In Kubernetes, the handling of faulty servers is much more simple and crude. Instead of first scaling out applications, the container on the faulty server is directly deleted, and the load controller performs scale-out only after the deletion is completed. At first glance, this solution seems daring. When it was implemented in Kubernetes, many PaaS followers showed strong objection to this method, because they believe it could seriously affect business stability. In fact, most core business applications reserve certain redundant capacity to implement global traffic switching or to deal with business traffic bursts. In other words, temporarily deleting a certain number of containers does not lead to insufficient capacity.
Instead, the key is to determine the available capacity of an application. This is a more difficult problem. However, accurate capacity assessment is not required for self-healing scenarios. In this case, a pessimistic estimate that can trigger self-recovery would be enough. In Kubernetes, you can use
PodDisruptionBudget to quantitatively describe the number of migrated pods for an application. For example, you can set the number or proportion of pods to be simultaneously evicted for the application. You can set this value based on the proportion of each batch at the time of release. If an application is normally released in 10 batches, you can set
PodDisruptionBudget to 10%. For the proportion, if only 10 or less pods exist for an application, Kubernetes still considers that one pod can be evicted. If the application even disallows the eviction of a single pod, such an application needs to be transformed before it can enjoy the benefits of migrating to the cloud.
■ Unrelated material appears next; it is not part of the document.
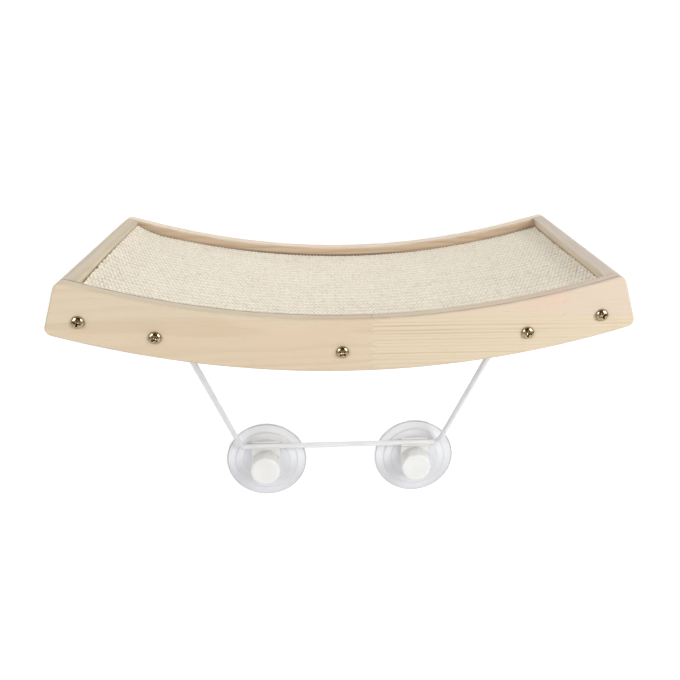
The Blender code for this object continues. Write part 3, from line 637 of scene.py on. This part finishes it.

Generally, an application can automate application O&M operations by modifying its own architecture or by using operators to allow pod migration.
Immutable Infrastructure Transformation
The emergence of Docker provided a unified application delivery pattern. The binary code, configurations, and dependencies of applications are packaged into an image during the building process, and application changes are made by using a new image to create a container and deleting the old container. The major difference between the delivery methods of Docker and traditional software package-or script-based delivery methods for delivering applications is that it forces the container to be immutable. To change the container, you must create a new container, with each new container being created from the same image of the application. This ensures consistency and avoids configuration drift or snowflake servers.
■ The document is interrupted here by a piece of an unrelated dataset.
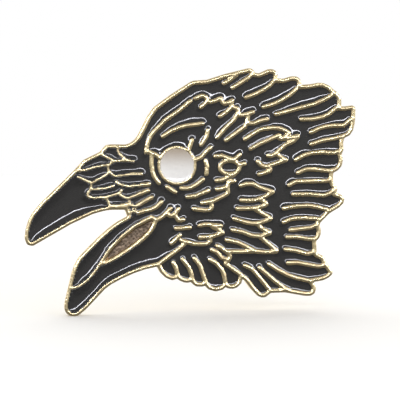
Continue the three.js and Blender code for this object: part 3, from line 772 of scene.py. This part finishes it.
class BADGE_OT_posts(bpy.types.Operator):
    """Turn the two grooved posts and lay the braze that holds them to the plate"""
    bl_idname = "badge.posts"
    bl_label = "Posts"

    def execute(self, context):
        settings = context.scene.badge_fixing
        brass = metal(
            "drawn brass", tuple(settings.brass), tuple(0.55 * c for c in settings.brass),
            0.24, 900.0, 0.8, 0.4, 0.010 * MM)
        braze = metal(
            "dull braze", tuple(settings.braze), tuple(0.4 * c for c in settings.braze),
            0.48, 1600.0, 0.1, 1.0, 0.05 * MM)
        for side in SIDES:
            low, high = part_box(f"post_{side}")
            centre = Vector(((low.x + high.x) / 2, 0, (low.z + high.z) / 2))
            finish_piece(
                turned(self.post(settings, low, high), centre), f"grooved_post_{side}", "badge",
                [brass], replaces=[f"post_{side}"], smooth_angle=math.radians(40))
            finish_piece(
                self.fillet(side, centre), f"braze_fillet_{side}", "badge", [braze],
                replaces=[f"braze_{side}"])
        return {"FINISHED"}

    def post(self, settings, low, high):
        foot = (high.x - low.x) / 2
        shaft = settings.shaft
        shoulder = 0.4 * MM
        tip = high.y - 1.5 * shaft
        profile = [(0.0, low.y), (foot, low.y)]
        profile += arc(foot - 0.1 * MM, low.y + 0.2 * MM, 0.1 * MM, 0, 70)
        profile += [(shaft + 0.18 * MM, low.y + shoulder), (shaft + 0.05 * MM, low.y + shoulder + 0.05 * MM)]
        profile += [(shaft, low.y + shoulder + 0.2 * MM)]
        for i in range(3):
            start = tip - shaft * (2 * (3 - i) - 0.6)
            profile += [
                (shaft, start),
                (0.86 * shaft, start + 0.12 * shaft),
                (0.80 * shaft, start + 0.24 * shaft),
                (0.80 * shaft, start + 0.46 * shaft),
                (0.86 * shaft, start + 0.58 * shaft),
                (shaft, start + 0.70 * shaft)]
        profile += [(shaft, tip), (0.96 * shaft, tip + 0.12 * shaft), (0.3 * shaft, high.y - 0.25 * shaft)]
        profile += [(0.16 * shaft, high.y - 0.05 * shaft), (0.0, high.y)]
        return profile

    def fillet(self, side, centre):
        low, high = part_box(f"braze_{side}")
        outer = (high.x - low.x) / 2
        inner = (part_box(f"post_{side}")[1].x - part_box(f"post_{side}")[0].x) / 2
        profile = [(inner, low.y), (outer, low.y), (outer, 0.0)]
        for i in range(1, 7):
            t = i / 6
            profile.append((outer + (inner - outer) * t, high.y * (0.25 * t + 0.75 * t * t)))
        bm = turned(profile, centre)
        for vert in bm.verts:
            if vert.co.y > 0.02 * MM:
                lump = noise.noise(vert.co / (0.5 * MM))
                vert.co.y += 0.03 * MM * min(0.0, lump) * vert.co.y / high.y
        return bm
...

Kubernetes further strengthens the concept of immutable infrastructure. In the default rolling upgrade process, it neither changes containers nor changes pods. Each release is done by creating a new pod and deleting an old pod, which not only ensures the consistency of application images, but it also ensures that data volumes, resource specifications, and system parameter configurations remain consistent with the spec of the application template. In addition, many applications have complex structures. One pod may contain components that are individually developed by different teams. For example, an application may include business-related application servers, log collection processes developed by the infrastructure team, and even third-party middleware components. To release these processes and components separately, you cannot place them in the same application image. Therefore, Kubernetes provides the support for multi-container pods, allowing multiple containers to be orchestrated in a pod. In this way, you can publish a single component simply by modifying the container image.
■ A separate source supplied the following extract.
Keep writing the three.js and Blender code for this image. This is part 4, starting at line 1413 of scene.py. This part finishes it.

However, Alibaba’s traditional containers are rich containers. That is, application servers and log collection processes are all deployed in the same large system container. As a result, the resource consumption of components such as log collection cannot be individually controlled, and independent upgrade is impossible. Therefore, during this cloud migration at Alibaba, all components in system containers, except business applications, were split into independent sidecar containers. We call this process a lightweight container transformation. After the transformation, a pod contains a master container that runs business, an O&M container that runs various infrastructure agents, and a sidecar that runs service meshes. After lightweight containerization, the master container can run a business service with a relatively low overhead, which facilitates serverless transformation.
However, the default rolling upgrade process of Kubernetes is too rigid for the implementation of the immutable infrastructure concept, which results in a serious lack of support for multi-container pods. Although multiple containers can be deployed in a single pod, releasing a container in the pod not only rebuilds the container to be released during the actual release, but also deletes and then reschedules and rebuilds the entire pod. This means that, to upgrade the log collection component of the infrastructure, all other components, especially application servers, will be deleted and restarted, which affects normal business operation. Therefore, changes to multiple components still have not been decoupled.
For an application, if a pod has a local caching component and the caching process is restarted every time this application is released, the cache hit rate drops greatly during the application release, which affects the performance and even the user experience. In addition, if component upgrades by the infrastructure, middleware, and other teams are tied with the component upgrade of this application, it is very difficult to achieve iterative technical upgrades. Assume that the middleware team has launched a new version of service mesh. The release of each application is required to update the mesh components. In this situation, the technical upgrade of the middleware is dramatically retarded.
Therefore, in contrast to pod-level immutability, we believe that adhering to immutability at the container level can give full play to the technical advantages of multi-container pods of Kubernetes. To this end, we have developed the ability of modifying part of the containers in place in the pod when releasing an application. In particular, we have built a workload controller that supports in-place container upgrade, and have replaced the default deployment and the StatefulSet controller of Kubernetes with the new workload controller to handle most internal workloads. Additionally,
SidecarSet has been built to support the upgrade of sidecar containers across applications, facilitating the upgrade of infrastructure and middleware components. The support for in-place upgrade provides additional advantages such as cluster distribution determination and image download acceleration. These features have been made open-source through the OpenKruise project. For the name of OpenKruise, Kruise sounds like "cruise", and the "K" letter stands for Kubernetes. Altogether, OpenKruise represents the automatic cruising of applications on Kubernetes, which fully utilizes Alibaba's years of management experience in application deployment and the best practices of Alibaba's cloud-native economy. Currently, OpenKruise is planning to release more controllers to support more scenarios and functions, such as rich release policies, Canary release, blue-green release, and batch release.
This year, we implemented Kubernetes at a large scale and withstood the real-world test of Double 11. For scenarios with a large number of existing applications like Alibaba, there is no shortcut for implementing Kubernetes. We have quit the idea of rapid and large-scale implementation and chose not to make the implementation compatible with outdated O&M methods. Instead, we strove to lay a solid foundation in order to fully extract the value of cloud native. In the future, we will continue to promote the cloud-native transformation of more applications, especially stateful applications, to make the deployment and O&M of stateful applications more efficient. In addition, we will also promote the cloud-native transformation of the entire application delivery system to make application delivery more efficient and standardized.